● **WORK TO COMPLETE**
Return every entry exactly.

─── RECORDS FOR PROCESSING ───

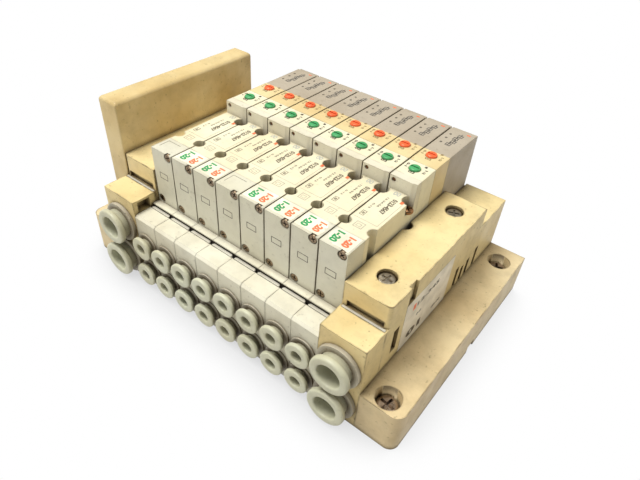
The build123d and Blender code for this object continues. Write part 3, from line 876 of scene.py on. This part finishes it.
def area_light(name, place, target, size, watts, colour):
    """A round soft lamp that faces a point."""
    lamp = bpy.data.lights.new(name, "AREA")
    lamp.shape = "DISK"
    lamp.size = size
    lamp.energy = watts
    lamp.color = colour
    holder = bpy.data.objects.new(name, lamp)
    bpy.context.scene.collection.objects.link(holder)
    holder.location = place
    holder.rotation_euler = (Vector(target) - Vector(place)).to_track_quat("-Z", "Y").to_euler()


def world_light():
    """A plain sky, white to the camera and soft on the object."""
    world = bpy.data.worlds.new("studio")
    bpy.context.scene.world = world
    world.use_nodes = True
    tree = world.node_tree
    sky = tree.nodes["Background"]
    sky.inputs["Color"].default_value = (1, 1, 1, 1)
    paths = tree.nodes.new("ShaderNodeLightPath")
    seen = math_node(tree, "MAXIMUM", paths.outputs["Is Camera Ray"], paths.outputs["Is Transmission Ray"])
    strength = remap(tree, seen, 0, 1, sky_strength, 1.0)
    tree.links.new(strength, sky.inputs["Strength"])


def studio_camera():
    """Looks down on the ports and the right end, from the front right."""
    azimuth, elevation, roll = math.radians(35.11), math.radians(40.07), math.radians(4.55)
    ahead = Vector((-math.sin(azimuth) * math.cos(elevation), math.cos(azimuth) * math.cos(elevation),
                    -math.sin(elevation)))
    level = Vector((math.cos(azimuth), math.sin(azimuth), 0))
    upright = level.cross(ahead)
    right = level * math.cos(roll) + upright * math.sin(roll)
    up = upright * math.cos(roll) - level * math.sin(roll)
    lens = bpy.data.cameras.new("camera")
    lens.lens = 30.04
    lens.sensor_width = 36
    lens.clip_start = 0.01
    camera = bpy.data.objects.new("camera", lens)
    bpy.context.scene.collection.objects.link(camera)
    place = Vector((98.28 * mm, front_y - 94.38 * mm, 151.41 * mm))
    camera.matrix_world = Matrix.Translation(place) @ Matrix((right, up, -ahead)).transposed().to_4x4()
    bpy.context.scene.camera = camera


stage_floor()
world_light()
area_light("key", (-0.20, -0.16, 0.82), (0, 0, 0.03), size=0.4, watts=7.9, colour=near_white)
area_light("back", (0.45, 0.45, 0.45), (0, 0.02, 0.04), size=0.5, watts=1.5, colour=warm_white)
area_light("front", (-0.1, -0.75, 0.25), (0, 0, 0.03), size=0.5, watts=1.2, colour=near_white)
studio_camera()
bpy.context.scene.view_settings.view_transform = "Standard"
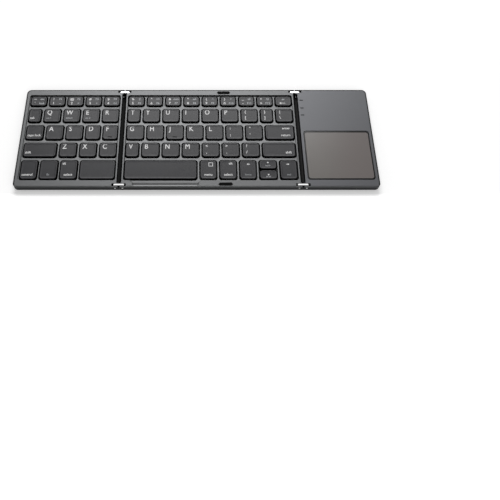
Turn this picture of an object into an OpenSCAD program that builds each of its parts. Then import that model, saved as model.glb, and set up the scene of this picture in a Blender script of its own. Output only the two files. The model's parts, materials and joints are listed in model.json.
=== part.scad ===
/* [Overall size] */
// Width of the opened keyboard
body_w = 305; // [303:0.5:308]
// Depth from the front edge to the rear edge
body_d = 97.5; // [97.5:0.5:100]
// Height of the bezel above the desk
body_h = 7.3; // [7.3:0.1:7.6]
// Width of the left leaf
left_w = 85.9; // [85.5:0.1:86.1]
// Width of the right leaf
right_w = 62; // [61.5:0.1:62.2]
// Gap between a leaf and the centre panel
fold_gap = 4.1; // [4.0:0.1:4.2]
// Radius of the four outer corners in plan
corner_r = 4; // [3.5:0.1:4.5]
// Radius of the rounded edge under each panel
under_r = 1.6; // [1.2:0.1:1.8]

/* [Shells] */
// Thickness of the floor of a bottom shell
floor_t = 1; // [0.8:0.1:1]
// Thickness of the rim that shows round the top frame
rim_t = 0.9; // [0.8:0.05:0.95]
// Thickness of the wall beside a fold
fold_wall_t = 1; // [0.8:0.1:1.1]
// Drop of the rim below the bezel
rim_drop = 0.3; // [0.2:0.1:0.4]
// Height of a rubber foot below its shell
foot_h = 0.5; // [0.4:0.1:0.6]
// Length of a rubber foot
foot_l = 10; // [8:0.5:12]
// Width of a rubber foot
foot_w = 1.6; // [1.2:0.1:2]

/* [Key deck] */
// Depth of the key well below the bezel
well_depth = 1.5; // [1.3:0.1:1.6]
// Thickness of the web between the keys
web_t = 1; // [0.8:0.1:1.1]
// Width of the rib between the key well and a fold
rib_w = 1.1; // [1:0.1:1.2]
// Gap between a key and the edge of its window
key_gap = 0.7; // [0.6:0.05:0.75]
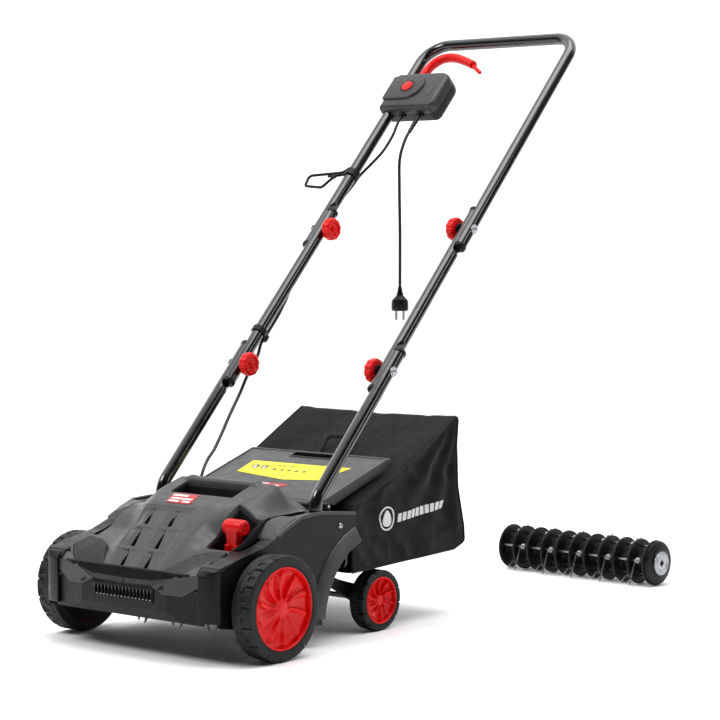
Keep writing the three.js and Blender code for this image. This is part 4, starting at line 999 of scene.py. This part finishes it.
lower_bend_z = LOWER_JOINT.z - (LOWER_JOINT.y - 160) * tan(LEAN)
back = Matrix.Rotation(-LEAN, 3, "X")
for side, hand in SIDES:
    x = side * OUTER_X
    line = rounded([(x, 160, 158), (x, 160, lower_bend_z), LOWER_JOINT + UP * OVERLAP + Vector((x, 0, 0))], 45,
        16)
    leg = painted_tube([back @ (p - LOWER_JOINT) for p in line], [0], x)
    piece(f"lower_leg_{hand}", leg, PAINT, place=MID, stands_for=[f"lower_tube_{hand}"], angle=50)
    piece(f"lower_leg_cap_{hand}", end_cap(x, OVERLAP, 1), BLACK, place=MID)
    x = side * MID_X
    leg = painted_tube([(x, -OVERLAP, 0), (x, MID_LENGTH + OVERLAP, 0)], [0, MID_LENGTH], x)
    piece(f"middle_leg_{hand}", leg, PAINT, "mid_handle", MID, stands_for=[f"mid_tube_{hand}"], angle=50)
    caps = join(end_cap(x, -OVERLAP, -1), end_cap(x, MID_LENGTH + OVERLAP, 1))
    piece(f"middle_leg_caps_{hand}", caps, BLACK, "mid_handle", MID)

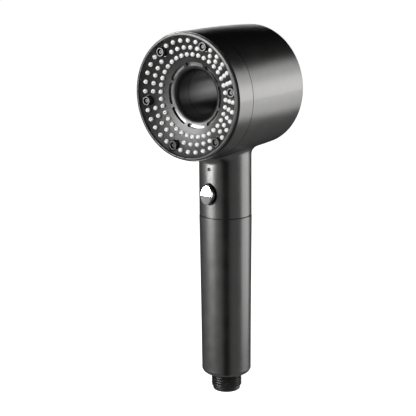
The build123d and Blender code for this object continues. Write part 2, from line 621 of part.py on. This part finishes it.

───

● **SOLUTION BELOW**
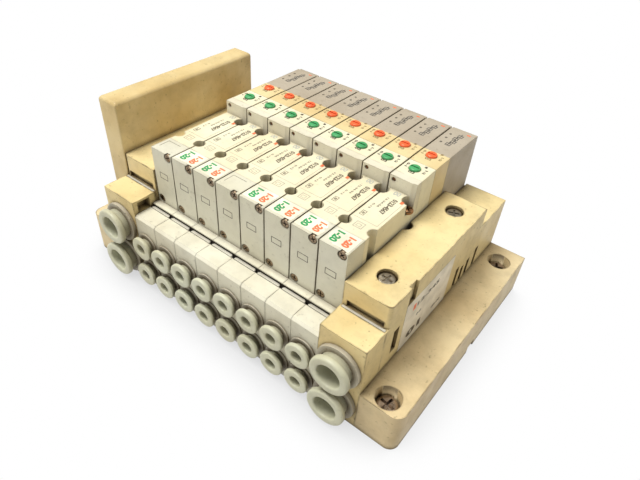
The build123d and Blender code for this object continues. Write part 3, from line 876 of scene.py on. This part finishes it.
def area_light(name, place, target, size, watts, colour):
    """A round soft lamp that faces a point."""
    lamp = bpy.data.lights.new(name, "AREA")
    lamp.shape = "DISK"
    lamp.size = size
    lamp.energy = watts
    lamp.color = colour
    holder = bpy.data.objects.new(name, lamp)
    bpy.context.scene.collection.objects.link(holder)
    holder.location = place
    holder.rotation_euler = (Vector(target) - Vector(place)).to_track_quat("-Z", "Y").to_euler()


def world_light():
    """A plain sky, white to the camera and soft on the object."""
    world = bpy.data.worlds.new("studio")
    bpy.context.scene.world = world
    world.use_nodes = True
    tree = world.node_tree
    sky = tree.nodes["Background"]
    sky.inputs["Color"].default_value = (1, 1, 1, 1)
    paths = tree.nodes.new("ShaderNodeLightPath")
    seen = math_node(tree, "MAXIMUM", paths.outputs["Is Camera Ray"], paths.outputs["Is Transmission Ray"])
    strength = remap(tree, seen, 0, 1, sky_strength, 1.0)
    tree.links.new(strength, sky.inputs["Strength"])


def studio_camera():
    """Looks down on the ports and the right end, from the front right."""
    azimuth, elevation, roll = math.radians(35.11), math.radians(40.07), math.radians(4.55)
    ahead = Vector((-math.sin(azimuth) * math.cos(elevation), math.cos(azimuth) * math.cos(elevation),
                    -math.sin(elevation)))
    level = Vector((math.cos(azimuth), math.sin(azimuth), 0))
    upright = level.cross(ahead)
    right = level * math.cos(roll) + upright * math.sin(roll)
    up = upright * math.cos(roll) - level * math.sin(roll)
    lens = bpy.data.cameras.new("camera")
    lens.lens = 30.04
    lens.sensor_width = 36
    lens.clip_start = 0.01
    camera = bpy.data.objects.new("camera", lens)
    bpy.context.scene.collection.objects.link(camera)
    place = Vector((98.28 * mm, front_y - 94.38 * mm, 151.41 * mm))
    camera.matrix_world = Matrix.Translation(place) @ Matrix((right, up, -ahead)).transposed().to_4x4()
    bpy.context.scene.camera = camera


stage_floor()
world_light()
area_light("key", (-0.20, -0.16, 0.82), (0, 0, 0.03), size=0.4, watts=7.9, colour=near_white)
area_light("back", (0.45, 0.45, 0.45), (0, 0.02, 0.04), size=0.5, watts=1.5, colour=warm_white)
area_light("front", (-0.1, -0.75, 0.25), (0, 0, 0.03), size=0.5, watts=1.2, colour=near_white)
studio_camera()
bpy.context.scene.view_settings.view_transform = "Standard"
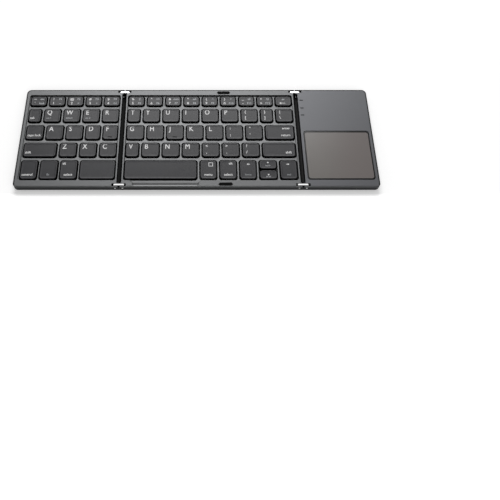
Turn this picture of an object into an OpenSCAD program that builds each of its parts. Then import that model, saved as model.glb, and set up the scene of this picture in a Blender script of its own. Output only the two files. The model's parts, materials and joints are listed in model.json.
=== part.scad ===
/* [Overall size] */
// Width of the opened keyboard
body_w = 305; // [303:0.5:308]
// Depth from the front edge to the rear edge
body_d = 97.5; // [97.5:0.5:100]
// Height of the bezel above the desk
body_h = 7.3; // [7.3:0.1:7.6]
// Width of the left leaf
left_w = 85.9; // [85.5:0.1:86.1]
// Width of the right leaf
right_w = 62; // [61.5:0.1:62.2]
// Gap between a leaf and the centre panel
fold_gap = 4.1; // [4.0:0.1:4.2]
// Radius of the four outer corners in plan
corner_r = 4; // [3.5:0.1:4.5]
// Radius of the rounded edge under each panel
under_r = 1.6; // [1.2:0.1:1.8]

/* [Shells] */
// Thickness of the floor of a bottom shell
floor_t = 1; // [0.8:0.1:1]
// Thickness of the rim that shows round the top frame
rim_t = 0.9; // [0.8:0.05:0.95]
// Thickness of the wall beside a fold
fold_wall_t = 1; // [0.8:0.1:1.1]
// Drop of the rim below the bezel
rim_drop = 0.3; // [0.2:0.1:0.4]
// Height of a rubber foot below its shell
foot_h = 0.5; // [0.4:0.1:0.6]
// Length of a rubber foot
foot_l = 10; // [8:0.5:12]
// Width of a rubber foot
foot_w = 1.6; // [1.2:0.1:2]

/* [Key deck] */
// Depth of the key well below the bezel
well_depth = 1.5; // [1.3:0.1:1.6]
// Thickness of the web between the keys
web_t = 1; // [0.8:0.1:1.1]
// Width of the rib between the key well and a fold
rib_w = 1.1; // [1:0.1:1.2]
// Gap between a key and the edge of its window
key_gap = 0.7; // [0.6:0.05:0.75]
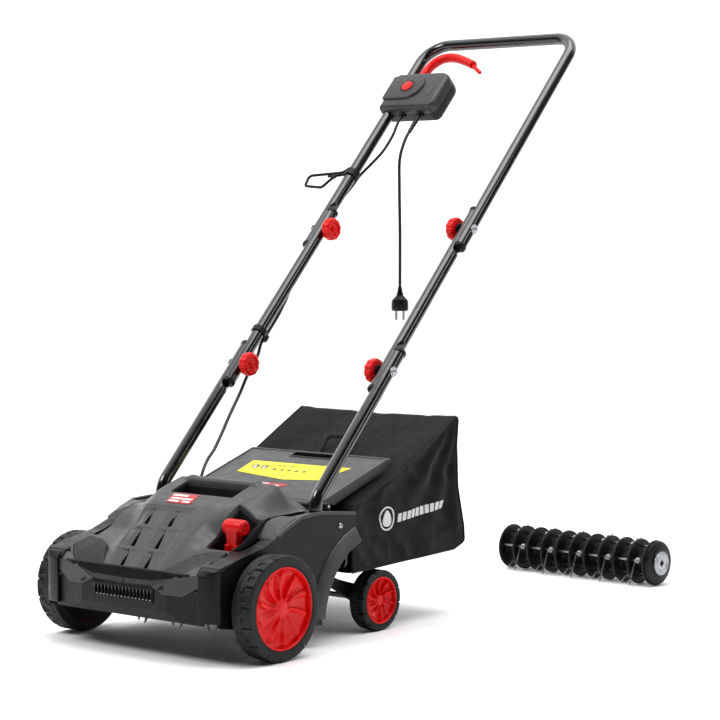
Keep writing the three.js and Blender code for this image. This is part 4, starting at line 999 of scene.py. This part finishes it.
lower_bend_z = LOWER_JOINT.z - (LOWER_JOINT.y - 160) * tan(LEAN)
back = Matrix.Rotation(-LEAN, 3, "X")
for side, hand in SIDES:
    x = side * OUTER_X
    line = rounded([(x, 160, 158), (x, 160, lower_bend_z), LOWER_JOINT + UP * OVERLAP + Vector((x, 0, 0))], 45,
        16)
    leg = painted_tube([back @ (p - LOWER_JOINT) for p in line], [0], x)
    piece(f"lower_leg_{hand}", leg, PAINT, place=MID, stands_for=[f"lower_tube_{hand}"], angle=50)
    piece(f"lower_leg_cap_{hand}", end_cap(x, OVERLAP, 1), BLACK, place=MID)
    x = side * MID_X
    leg = painted_tube([(x, -OVERLAP, 0), (x, MID_LENGTH + OVERLAP, 0)], [0, MID_LENGTH], x)
    piece(f"middle_leg_{hand}", leg, PAINT, "mid_handle", MID, stands_for=[f"mid_tube_{hand}"], angle=50)
    caps = join(end_cap(x, -OVERLAP, -1), end_cap(x, MID_LENGTH + OVERLAP, 1))
    piece(f"middle_leg_caps_{hand}", caps, BLACK, "mid_handle", MID)

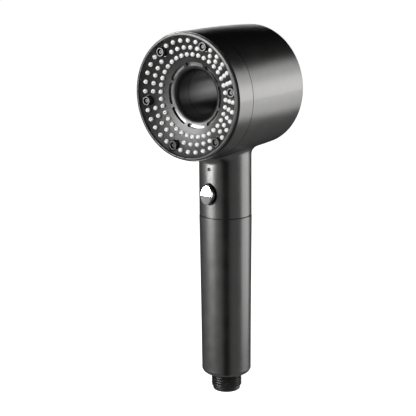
The build123d and Blender code for this object continues. Write part 2, from line 621 of part.py on. This part finishes it.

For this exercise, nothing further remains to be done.